Jacopo da Bologna (fl. 1340-c1386) set the style of having successive rather than simultaneous declamation of the text. This makes each voice similarly—and equally—important (unlike today’s style of carrying the melody in the soprano line).

Lorenzo uses a lot of imitation, sometimes short motives of one or two measures (imagine the first four notes of Beethoven’s Fifth Symphony, and that’s the length we’re talking about here). Longer phrases are imitated with a distance of several measures between them, in the style of the caccia. The number of repetitions of words and phrases often reflect a descriptive or humorous intention, especially apparent in his setting of Da, da a chi averigia, which is from a madrigal by Nicolo Soldanieri (d1385, also from Florence).

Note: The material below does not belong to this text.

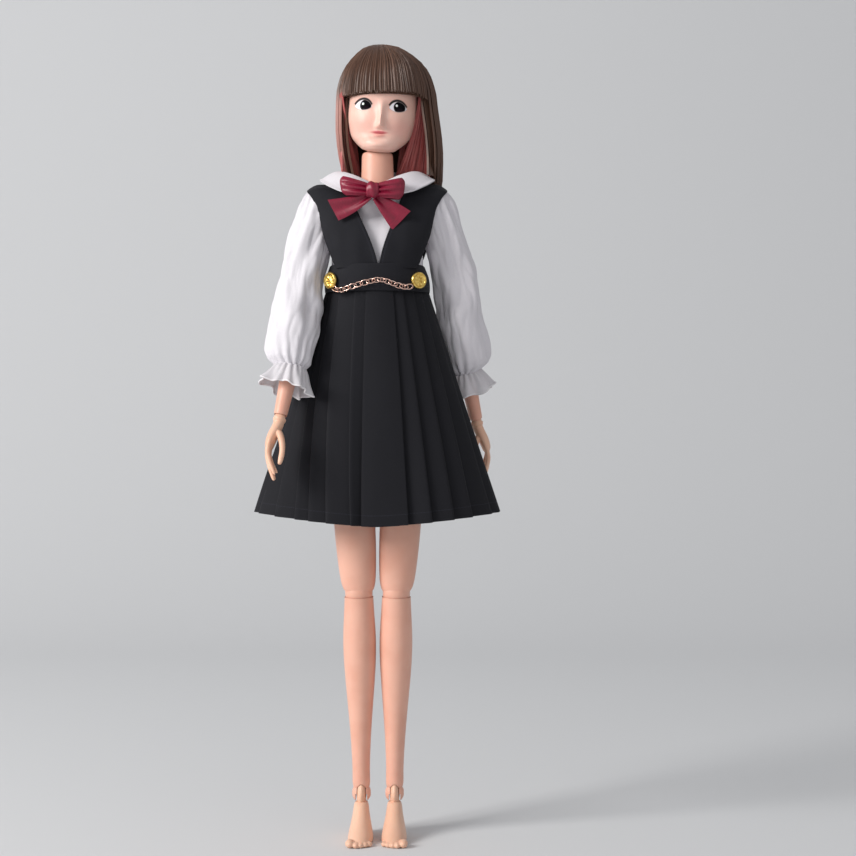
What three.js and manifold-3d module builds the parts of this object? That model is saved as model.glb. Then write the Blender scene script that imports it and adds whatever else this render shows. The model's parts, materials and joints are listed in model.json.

Like other composers of the era, Lorenzo used texts that had already been used in the madrigals and ballata of well-known Florentine or Tuscan poets, such as Antonio degli Alberti (c1360-1415), Boccaccio, Franco Sacchetti (c1335-c1400), and Soldanieri. But the great majority of the texts are of unknown origins, perhaps eve his own.

Only Lorenzo and Gherardello continued the tradition of monophonic ballate this late in the 14th century. Each wrote five monophonic pieces, all less florid than their madrigals. Melismas do occur, particularly on the first and penultimate syllables of poetic lines. When the intervening text is set syllabically, as is usual in chant, the stylistic influence of the madrigal is more obvious.

Just as obscure as his birth, the actual date and place of Lorenzo’s death is not known.

Sources:

“A Dictionary of Early Music; From the Troubadours to Monteverdi,” by Jerome & Elizabeth Roche. Oxford University Press, New York, 1981.

“The Concise Oxford History of Music,” by Gerald Abraham. Oxford University Press, Oxford, 1979.

“The Norton/Grove Concise Encyclopedia of Music,” edited by Stanley Sadie. W.W. Norton & Company, New York, 1994.

“Medieval Music,” by Richard H. Hippin. W.W. Norton & Company, New York, 1998.